Given task: Reproduce exactly the lines from the line with "obj.matrix_parent_inverse = Matrix.Identity(4)" through the line with "record = json.load(file)", both included, and no other lines.

>> BEGIN Source material

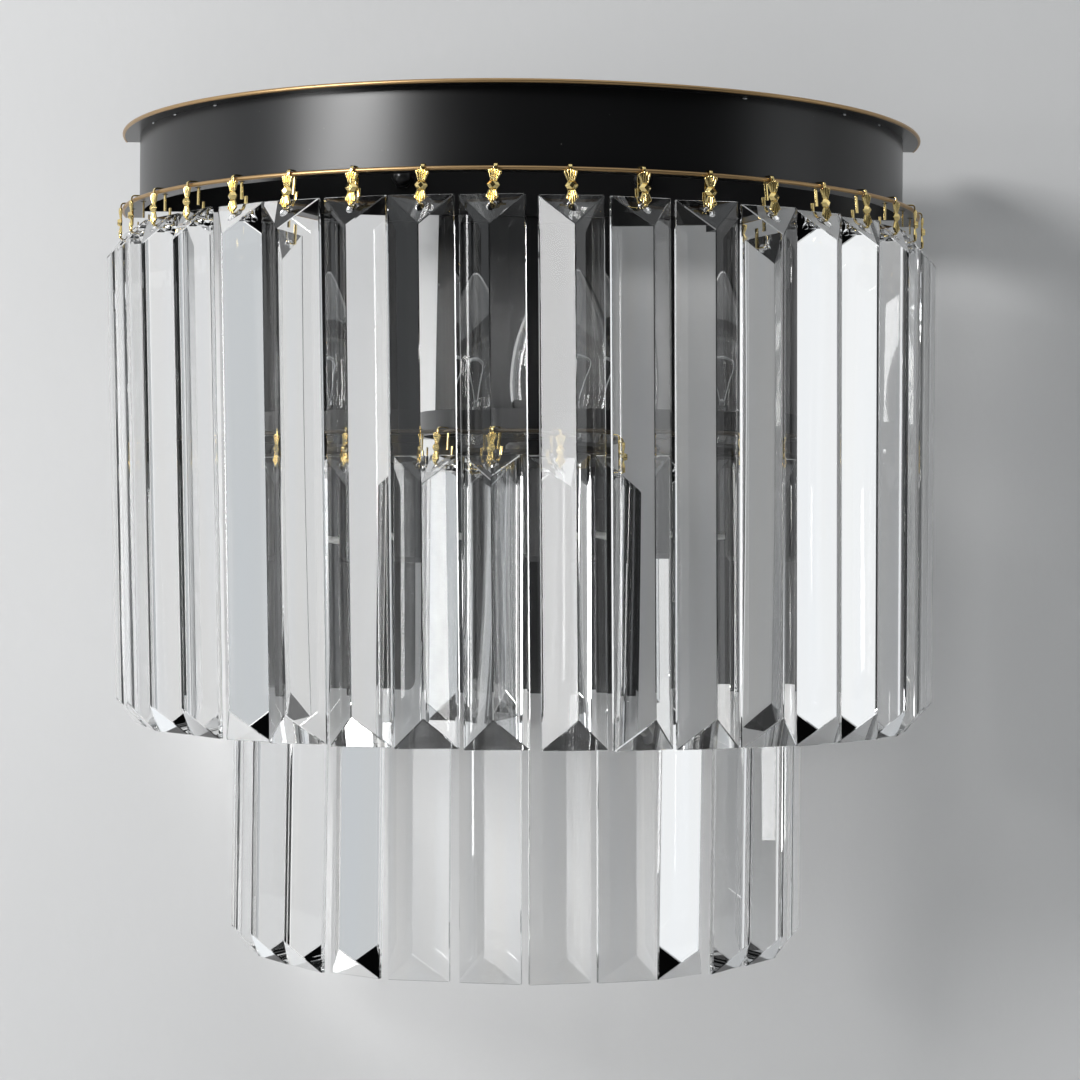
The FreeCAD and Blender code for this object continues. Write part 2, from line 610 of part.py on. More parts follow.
def bulb_outline(inset):
    """Edges of the candle bulb's half outline, from tip to neck, each arc running on into the next."""
    tip_centre = Vector(0, 0, BULB_HEIGHT - BULB_TIP_R)
    rise = tip_centre.z - BULB_BELLY_H
    side_r = (BULB_R ** 2 + rise ** 2 - BULB_TIP_R ** 2) / 2 / (BULB_R - BULB_TIP_R)
    side_centre = Vector(BULB_R - side_r, 0, BULB_BELLY_H)
    tip_angle = math.atan2(rise, side_r - BULB_R)
    taper = BULB_R - BULB_NECK_R
    fall = BULB_BELLY_H - BULB_NECK_H
    both_r = (taper ** 2 + fall ** 2) / 2 / taper
    belly_r = both_r - BULB_FLARE_R
    belly_centre = Vector(BULB_R - belly_r, 0, BULB_BELLY_H)
    flare_centre = Vector(BULB_NECK_R + BULB_FLARE_R, 0, BULB_NECK_H)
    turn = math.atan2(fall, both_r - taper)
    neck = BULB_NECK_R - inset
    return [round_arc(tip_centre, BULB_TIP_R - inset, math.pi / 2, tip_angle),
            round_arc(side_centre, side_r - inset, tip_angle, 0),
            round_arc(belly_centre, belly_r - inset, 0, -turn),
            round_arc(flare_centre, BULB_FLARE_R + inset, math.pi - turn, math.pi),
            Part.makeLine(Vector(neck, 0, BULB_NECK_H), Vector(neck, 0, 0))]


def bulb_glass(side):
    """A hollow candle bulb, open at the bottom into its cap."""
    outer = bulb_outline(0)
    inner = bulb_outline(GLASS_T)
    rim = Part.makeLine(Vector(BULB_NECK_R - GLASS_T, 0, 0), Vector(BULB_NECK_R, 0, 0))
    axis = Part.makeLine(Vector(0, 0, BULB_HEIGHT), Vector(0, 0, BULB_HEIGHT - GLASS_T))
    face = Part.Face(Part.Wire(Part.__sortEdges__([rim] + outer + [axis] + inner)))
    glass = face.revolve(Vector(0, 0, 0), UP, 360)
    glass.translate(lamp_centre(side) + UP * GLASS_LOW)
    return glass


def bulb_cap(side):
    """The bulb's metal cap: skirt, thread drawn as rings, insulator and tip."""
    thread_high = -CAP_SKIRT_H
    thread_low = thread_high - CAP_THREAD_H
    pitch = CAP_THREAD_H / THREAD_TURNS
    root_r = CAP_THREAD_R - THREAD_DEPTH
    outline = [(0, -CAP_HEIGHT), (CAP_TIP_R - TIP_BEVEL, -CAP_HEIGHT), (CAP_TIP_R, -CAP_HEIGHT + TIP_BEVEL),
               (CAP_TIP_R, -CAP_HEIGHT + TIP_RISE), (CAP_THREAD_R - CAP_NOSE, thread_low)]
    for i in range(THREAD_TURNS):
        start = thread_low + pitch * i
        outline += [(CAP_THREAD_R, start + pitch * share) for share in (0.35, 0.65)]
        outline.append((root_r, start + pitch))
    outline += [(CAP_SKIRT_R, thread_high + TIP_RISE), (CAP_SKIRT_R, 0), (0, 0)]
    return turned(outline, lamp_centre(side) + UP * GLASS_LOW)


# ---- wiring ----

def terminal_block():
    """A block with one upright way per pole, fixed to the inside of the back plate's face."""
    half = BLOCK_SIZE.x / 2
    back = -PLATE_DEPTH + SHEET
    block = box(Vector(-half, back, BLOCK_LOW), Vector(half, back + BLOCK_SIZE.y, BLOCK_LOW + BLOCK_SIZE.z))
    high = BLOCK_LOW + BLOCK_SIZE.z
    for i in range(BLOCK_POLES):
        x = POLE_PITCH * (i - (BLOCK_POLES - 1) / 2)
        block = block.cut(rod(POLE_R, Vector(x, -BLOCK_MIDDLE, BLOCK_LOW - 1),
                              Vector(x, -BLOCK_MIDDLE, high + 1)))
    return block


def grommet():
    """A rubber ring in the back plate's face, with a lip on each side of the sheet."""
    face_y, inside_y = -PLATE_DEPTH, -PLATE_DEPTH + SHEET
    front, rear = face_y - GROMMET_FLANGE_T, inside_y + GROMMET_FLANGE_T
    outline = [(GROMMET_BORE_R, front), (GROMMET_FLANGE_R, front), (GROMMET_FLANGE_R, face_y),
               (GROMMET_NECK_R, face_y), (GROMMET_NECK_R, inside_y), (GROMMET_FLANGE_R, inside_y),
               (GROMMET_FLANGE_R, rear), (GROMMET_BORE_R, rear)]
    face = polygon([Vector(r, y, 0) for r, y in outline])
    ring = face.revolve(Vector(0, 0, 0), Vector(0, 1, 0), 360)
    ring.translate(UP * GROMMET_Z)
    return ring


def lead_points(side):
    """A lead's corners: down from the terminal block, forward through the grommet, across to its holder."""
    y = -BLOCK_MIDDLE
    x = side * LEAD_X
    start, _ = lead_entry(side)
    z = GROMMET_Z - LEAD_DROP
    return [Vector(x, y, BLOCK_LOW), Vector(x, y, z), Vector(x, -LEAD_RUN, z), start]


def lead_entry(side):
    """Where a lead enters its holder: a point inside the wall, and one outside on the lead's line."""
    bend = Vector(side * LEAD_X, -LEAD_RUN, GROMMET_Z - LEAD_DROP)
    axis_point = lamp_centre(side) + UP * LEAD_ENTRY_Z
    along = axis_point - bend
    along.normalize()
    wall_r = HOLDER_FOOT_R + (SKIRT_R - HOLDER_FOOT_R) / 2
    inside = axis_point - along * (wall_r - LEAD_ENTRY_DEPTH)
    return inside + along * HANG_GAP, inside - along * 2 * SKIRT_R


def lamp_lead(side):
    """A round lead of straight runs joined by tangent arcs."""
    points = lead_points(side)
    points[-1] = points[-1] - (points[-1] - points[-2]).normalize() * HANG_GAP
    path = bent_wire(points, [LEAD_BEND_R] * 2)
    ring = Part.Wire(Part.makeCircle(LEAD_R, points[0], -UP))
    return path.makePipeShell([ring], True, True)


# ---- the whole lamp ----

def nodes():
    """Every node's name and its solids."""
    band_low, band_high = DRUM_LOW + SHEET, DRUM_TOP - SHEET
    ring_band_low = RING_LOW + SHEET
    ring_band_high = ring_band_low + RING_BAND_HEIGHT
    top_flange_low = DRUM_TOP - SHEET
    found = {
        "wall_bracket": [wall_bracket()],
        "bracket_studs": [bracket_stud(x) for x, _, _ in STUD_HOLES],
        "cap_nuts": [cap_nut(x) for x, _, _ in STUD_HOLES],
        "earth_screw": [pan_screw(Vector(EARTH_X, -BRACKET_T, 0), BRACKET_T - HANG_GAP)],
        "back_plate": [back_plate()],
        "drum_back_strip": [back_strip(BAND_R, band_low, band_high, STUD_HOLES)],
        "drum_band": [half_ring(BAND_R - SHEET, BAND_R, band_low, band_high)],
        "top_flange": [flange(DRUM_R, top_flange_low, [])],
        "lower_flange": [flange(DRUM_R, DRUM_LOW, DRUM_ANGLES)],
        "top_edge": [brass_edge(DRUM_R, top_flange_low + SHEET / 2)],
        "lower_edge": [brass_edge(DRUM_R, DRUM_FLANGE_MID)],
        "inner_band": [in_front_of_plate(half_ring(RING_BAND_R - SHEET, RING_BAND_R, ring_band_low,
                                                   ring_band_high))],
        "inner_back_strip": [back_strip(RING_BAND_R, ring_band_low, ring_band_high, RING_SCREW_HOLES)],
        "inner_flange": [in_front_of_plate(flange(RING_R, RING_LOW, RING_ANGLES))],
        "inner_edge": [in_front_of_plate(brass_edge(RING_R, RING_FLANGE_MID))],
        "lamp_bracket": [lamp_bracket()],
        "frame_screws": frame_screws(),
        "shade_rings": [shade_ring(side) for side in (-1, 1)],
        "holder_contacts": [make(side) for side in (-1, 1) for make in (screw_shell, centre_contact)],
        "terminal_block": [terminal_block()],
        "grommet": [grommet()],
        "lamp_leads": [lamp_lead(side) for side in (-1, 1)],
    }
    for side, word in ((-1, "left"), (1, "right")):
        found["lampholder_" + word] = [lampholder(side)]
        found["bulb_glass_" + word] = [bulb_glass(side)]
        found["bulb_cap_" + word] = [bulb_cap(side)]
    tiers = (("outer", DRUM_R, DRUM_FLANGE_MID, DRUM_ANGLES), ("inner", RING_R, RING_FLANGE_MID, RING_ANGLES))
    for word, edge_r, flange_mid, angles in tiers:
        one_clip, one_prism = clip(edge_r, flange_mid), prism(edge_r, flange_mid)
        found[word + "_clips"] = [turned_to(one_clip, a) for a in angles]
        for i, angle in enumerate(angles):
            found[f"{word}_prism_{i + 1:02d}"] = [turned_to(one_prism, angle)]
    return found


def main():
    os.makedirs("parts", exist_ok=True)
    for name, solids in nodes().items():
        shape = solids[0] if len(solids) == 1 else Part.makeCompound(solids)
        shape.exportStep(f"parts/{name}.step")
    for word, edge_r, flange_mid, angles in (("outer", DRUM_R, DRUM_FLANGE_MID, DRUM_ANGLES),
                                             ("inner", RING_R, RING_FLANGE_MID, RING_ANGLES)):
        degrees = math.degrees(angles[1] - angles[0])
        print(f"{word}: {len(angles)} prisms, {degrees:.3f} degrees apart, pivot at radius "
              f"{pivot_radius(edge_r):.3f}, height {flange_mid - PRONG_DROP:.3f}")


main()
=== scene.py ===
import json
import math
import random
import bmesh
import bpy
from mathutils import Matrix, Vector


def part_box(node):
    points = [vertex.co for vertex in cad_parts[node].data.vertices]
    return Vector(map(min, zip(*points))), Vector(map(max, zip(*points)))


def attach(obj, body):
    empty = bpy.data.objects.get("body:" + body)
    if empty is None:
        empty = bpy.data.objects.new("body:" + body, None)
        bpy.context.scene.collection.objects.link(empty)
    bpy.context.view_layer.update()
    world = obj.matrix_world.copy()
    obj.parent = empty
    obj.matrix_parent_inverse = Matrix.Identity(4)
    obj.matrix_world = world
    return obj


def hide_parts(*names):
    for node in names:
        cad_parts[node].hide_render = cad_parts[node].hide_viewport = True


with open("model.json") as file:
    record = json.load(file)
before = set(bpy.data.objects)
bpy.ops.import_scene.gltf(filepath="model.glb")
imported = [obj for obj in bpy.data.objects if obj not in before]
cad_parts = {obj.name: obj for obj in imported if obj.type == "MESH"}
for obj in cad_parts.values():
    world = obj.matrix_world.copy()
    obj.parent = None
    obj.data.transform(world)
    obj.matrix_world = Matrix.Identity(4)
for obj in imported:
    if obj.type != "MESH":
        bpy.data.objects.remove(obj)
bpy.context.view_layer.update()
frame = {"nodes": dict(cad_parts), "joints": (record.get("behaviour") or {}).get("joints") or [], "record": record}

MM = 0.001
DEGREE = math.pi / 180

# ---- prisms: the cut glass bars of both tiers ----
PRISM_WIDTH = 22.0 * MM
PRISM_DEPTH = 10.6 * MM         # flat back to the ridge
PRISM_SIDE = 1.5 * MM           # narrow side faces
PRISM_END = 10.5 * MM           # length of the sloping triangle at each end
PRISM_BACK = 3.235 * MM         # flat back behind the line that the prism swings about
PRISM_HOLE_R = 1.5 * MM
PRISM_HOLE_DROP = 4.5 * MM      # hole's centre below the top
PRISM_EDGE = 0.26 * MM          # narrow flat ground along every edge
PRISM_SHARP = 15 * DEGREE       # edges sharper than this get that flat
HOLE_SEGMENTS = 40
DRAG_IN = 0.013                 # lower ends hang this share of their length nearer to the wall

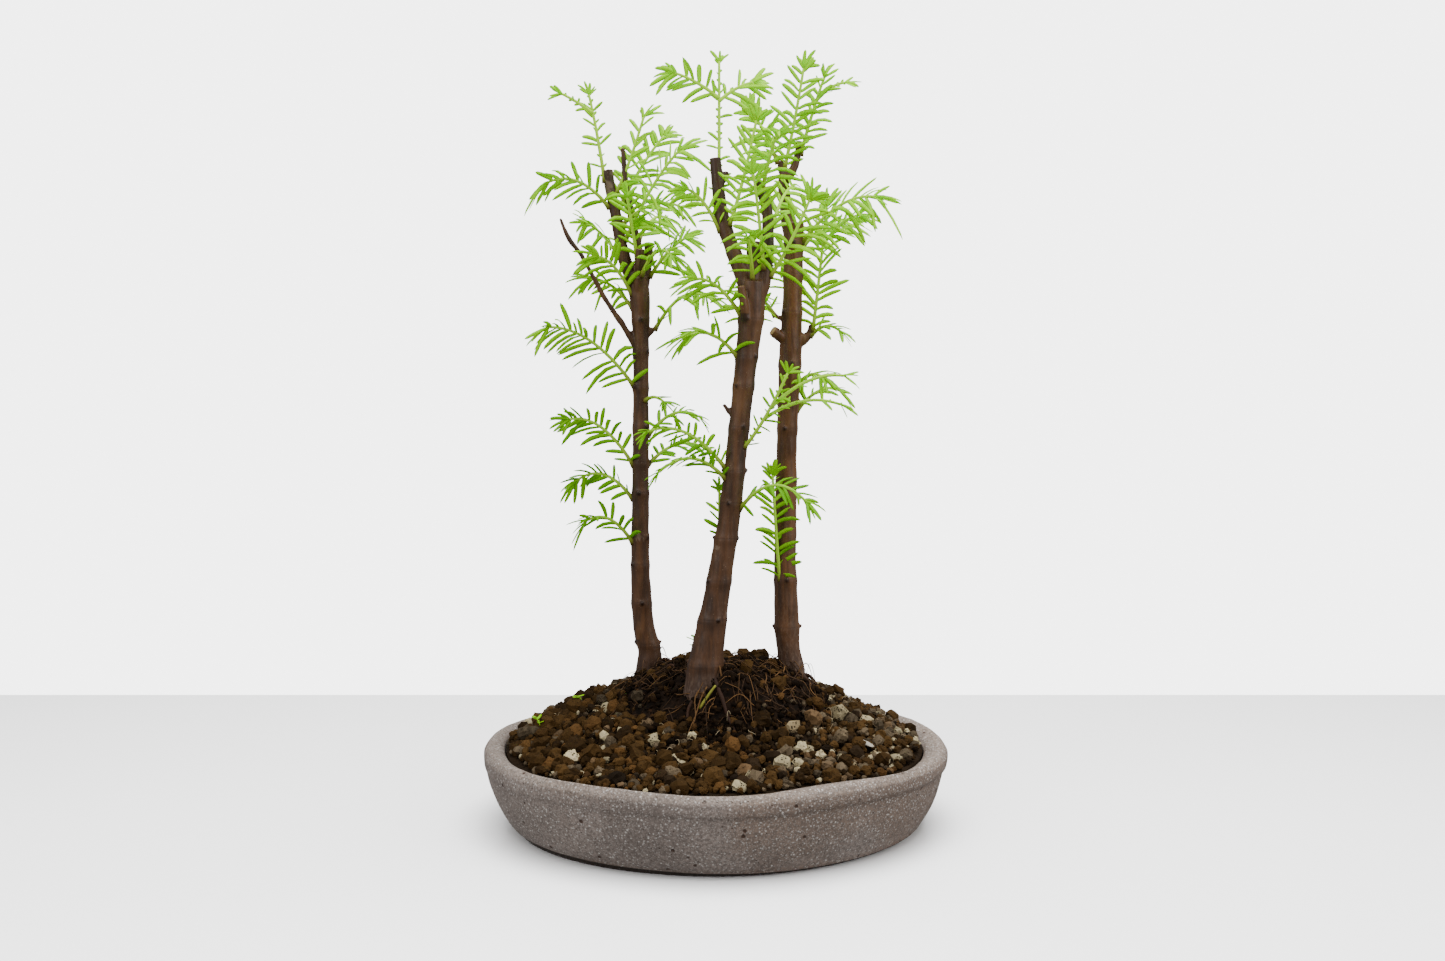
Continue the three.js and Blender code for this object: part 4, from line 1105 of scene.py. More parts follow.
def build_crumbs(rng, pot, earth):
    """Crumbs of peat strewn over the root ball and down the front of the heap."""
    n = earth.crumbs
    share, a = rng.random(n) ** 0.55 * 1.15, rng.uniform(0, 2 * np.pi, n)
    front = rng.random(n) < 0.30
    a = np.where(front, np.radians(-92 + rng.normal(0, 24, n)), a)
    share = np.where(front, rng.uniform(0.9, 1.62, n), share)
    size = 0.6 + 2.0 * rng.random(n) ** 2.6
    centres = on_ground(round_ball(share, a), pot, earth, size * 0.25)
    points, triangles, count = pebbles(rng, centres, size, 0.42, 0.55, 4, 6)
    mesh = make_mesh("peat_crumbs", points, triangles)
    shade, brown = rng.random(n) ** 1.6, (rng.random(n) < 0.06) * 0.6
    add_shades(mesh, count, shade, brown)
    add_piece("peat_crumbs", mesh, "peat",
              grain_stuff("peat_crumb_skin", (0.002, 0.0012, 0.0007), (0.026, 0.0135, 0.0055),
                          0.4, (0.002, 0.0015, 0.001), 0.85))


def add_strands(name, rings, shades, material, wander=0.0):
    """Tubes as one piece, each with its own shade, bent a little by noise where they wander."""
    points, triangles, count = skin(rings)
    if wander:
        points = points + np.stack([noise(points, 4, s) for s in (51, 52, 53)], -1) * wander
    mesh = make_mesh(name, points, triangles)
    add_shades(mesh, count, shades)
    add_piece(name, mesh, "bark", material)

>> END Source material

The answer:
    obj.matrix_parent_inverse = Matrix.Identity(4)
    obj.matrix_world = world
    return obj


def hide_parts(*names):
    for node in names:
        cad_parts[node].hide_render = cad_parts[node].hide_viewport = True


with open("model.json") as file:
    record = json.load(file)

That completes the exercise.